November Humble Choice

It’s the first Tuesday of the month as I write this (November 1st this month), so what’s in the box?

Hell Let Loose is a multiplayer FPS set in WW2 that focuses on simulating large-scale battles. Fifty-players to a side with things like tanks and logistics modeled with more accuracy, with the goal of making the frontline fighting feel more like the massive engagements of WW2 and less like the tight-focused team battles of Halo with a WW2 skin. There’s an emphasis on realism, but in service to an experience at the frontlines rather than on crippling over-simulation. The game’s pitch is rock solid, but it’s a multiplayer game, so it isn’t going on the backlog. I might try it out sometime, but there’s no way to really play it to completion.

Kingdoms of Amalur: Re-Reckoning is famously the video game that plays like an MMO that saw all the skulls piled up outside World of WarCraft’s cave and decided to be a singleplayer game instead. The devs have denied this, although there was an MMO planned for the same setting, so maybe that’s a technically true denial where the real story is “we were going to recycle a ton of this code into the MMO but never got that far.” Or maybe it’s a flat-out lie. It’s not like it’s a crime to lie about your intentions regarding a piece of media you produced or something, so there’s not a ton of incentive not to do so.

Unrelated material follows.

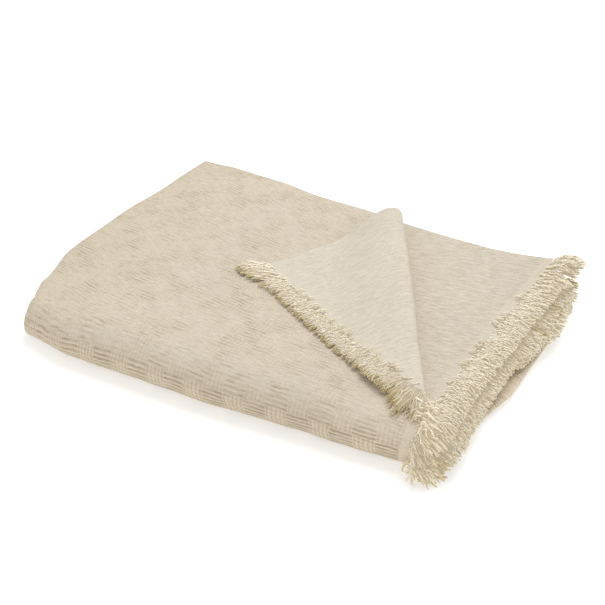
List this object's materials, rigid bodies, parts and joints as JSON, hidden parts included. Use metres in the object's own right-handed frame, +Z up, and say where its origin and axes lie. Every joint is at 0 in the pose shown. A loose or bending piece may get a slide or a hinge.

In any case, I like MMOs, but mainly because I find it fun to be alone in a crowd. It’s fun to go to a nightclub with a small handful of friends and ignore everyone else but each other, and it’s fun to play an MMORPG alone while huge crowds of players surge around me in the safe zones and there’s a few stray encounters in the wilderness or dungeons (dungeons are usually instanced and for good reason, but if they’re not, and I bump into just one or two players down there, that can be fun). I meet people, we help each other briefly or just wave, and then we leave.

Still, I’ve always wanted to see what the singleplayer MMO would play like, so I’m tossing it on the list even though I expect it’s going to end up in Regrets and not Complete. I’m pretty stubborn about these things sometimes, though, so it might end up being a long term project where I play a few hours a month for half a year and get it to the end? We’ll see.

Shadow Tactics: Aiko’s Choice is a tactics game about being a ninja that’s a standalone expansion to some other tactics game about being a ninja. Tactics games are good when they have a good strategic layer tying the tactical battles together and I don’t see one of those here. Looks like it’s more one of those games that throws one tactical battle after another at you, without anything carrying over from one battle to the next, although it only looks like that because I can’t find anything saying otherwise and that’s what I assume by default, under the grounds that if they had a strategic layer they’d probably tell me about it. Plus it’s a spin-off to a game I’ve never heard of. Pass.

Roboquest is a Roguelike FPS where the gun drops are randomized. I’m not a huge fan of Roguelikes, they’re a huge timesink and rarely have the gameplay to back it up. I’ll make exceptions for things like Hades because Supergiant Games don’t miss, but not for Roboquest.

Eldest Souls sounds like a joke. You might write the name off as people being unaware of other genres, but no, it’s a Soulslike, so it’s definitely named by smashing Elden Ring and Dark Souls together. You might then expect that it’s a parody, but no sign of that in the summary. It’s got 16-bit pixel art that’s quite well done, but I’m remembering how I never actually played Banner Saga 2 because I bought it for the art and realized that I could just look at screenshots on Google if I wanted that. If I want to play a game whose main and only selling point is its similarlity to Dark Souls, I can play Dark Souls.

Unmetal is a copyrights-filed-off remake of Metal Gear for the SNES, updated with all the lessons learned in the past 30 years of gaming history. I endorse these kinds of projects in general, there’s nothing wrong with revisiting classics and giving them a glow-up using the lessons learned from not only their own legacy, but also decades of general-purpose game design evolution. I don’t really care about the Metal Gear series, though, so I’m giving this a pass.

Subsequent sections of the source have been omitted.